Google also occasionally tests interface variations across user segments, meaning the feature's presence or absence sometimes isn't within the user's direct control.
The Variables That Determine Your Experience
| Factor | How It Affects AI Overview |
|---|---|
| Device type | Desktop has more workaround options than mobile |
| Browser | Chrome and Firefox have the most extension support |
| Region | Feature availability varies by country |
| Query type | Informational queries trigger it more than navigational ones |
| Google account status | Signed-in behavior may differ from signed-out |
| Interface version | Google A/B tests mean not all users see the same UI |
Mobile Is a Different Problem 🤳
On Android and iOS, the options narrow considerably. The Google app has no exposed setting to disable AI Overview. The &udm=14 parameter still works if you're using a mobile browser like Chrome or Firefox for Android and can set a custom search engine — but the native Google app doesn't support this customization.
Some Android users route around this by using Firefox mobile with the custom search engine method. iPhone and iPad users face the additional constraint that iOS browser extensions are limited compared to desktop, though options like Orion Browser or Firefox for iOS offer more flexibility than Safari alone.

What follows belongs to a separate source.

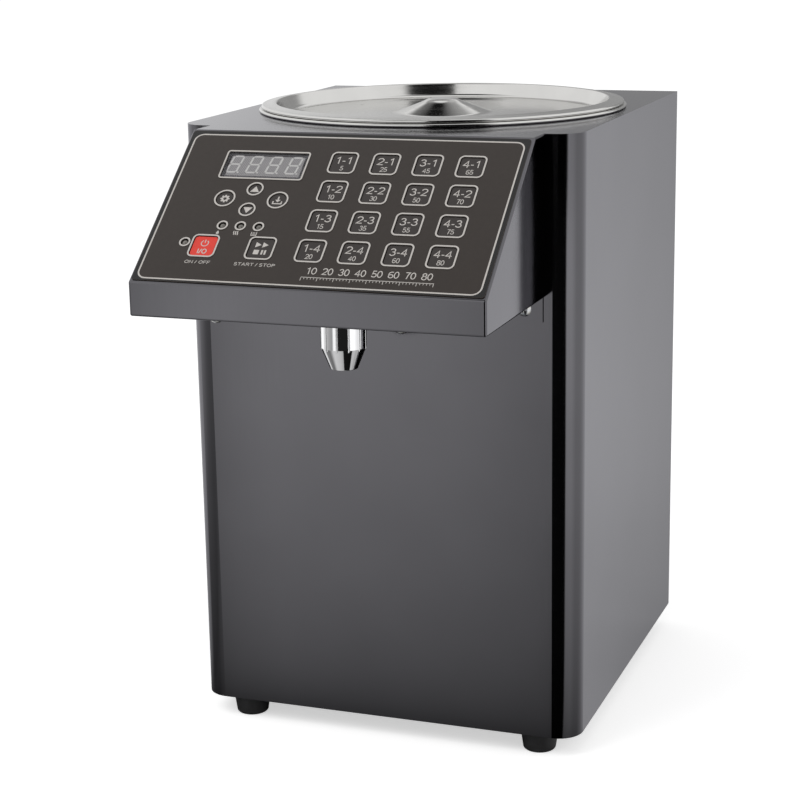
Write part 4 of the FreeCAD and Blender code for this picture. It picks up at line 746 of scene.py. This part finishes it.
class DISPENSER_OT_lid(bpy.types.Operator):
    """Spin the lid: rolled rim, sloping wall, dish, boss and vent hole"""

    bl_idname = "dispenser.lid"
    bl_label = "Lid"

    def execute(self, context):
        axis = lid_axis(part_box("lid")[1].z)
        boss = [(0, 0), (9.5, 0), (13.5, -2.0), (33.5, -9.6)]
        dish = [(80.5, -9.6), (82.5, -10.2), (111.8, -10.2)]
        rim = [(114.8, -0.45), (116.8, -0.35), (124.0, -1.55)]
        bend_radius, thick, inward = 2.6, 0.8, 0.2
        top = rounded(boss + dish + rim, bend_radius)
        bead = arc((124.0, -2.78), 1.25, 85, -90)
        under = [(max(0.0, p.x - inward), p.y - thick) for p in reversed(top)]
        data = finished_mesh(spun([*top, *bead, *under], axis), "lid_spun")
        reach, turn, drop = 83, math.radians(152), 10
        vent = axis + Vector((reach * math.cos(turn), reach * math.sin(turn), -drop)) * MM
        data = drilled(context, data, vent, radius=2.5, depth=3)
        piece = add_piece(context, "lid_spun", data, "lid", "polished_steel")
        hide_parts("lid")
        return {"FINISHED"}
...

What Actually Controls Whether You See It
The honest answer is that Google controls the feature at a platform level, and user-side options are workarounds rather than official settings. The &udm=14 method is the closest thing to a reliable, supported path — Google created the Web filter intentionally, even if it doesn't advertise it prominently.
Your specific combination of device, browser, technical comfort level, and how consistently you want the override applied will determine which of these approaches is practical for your situation.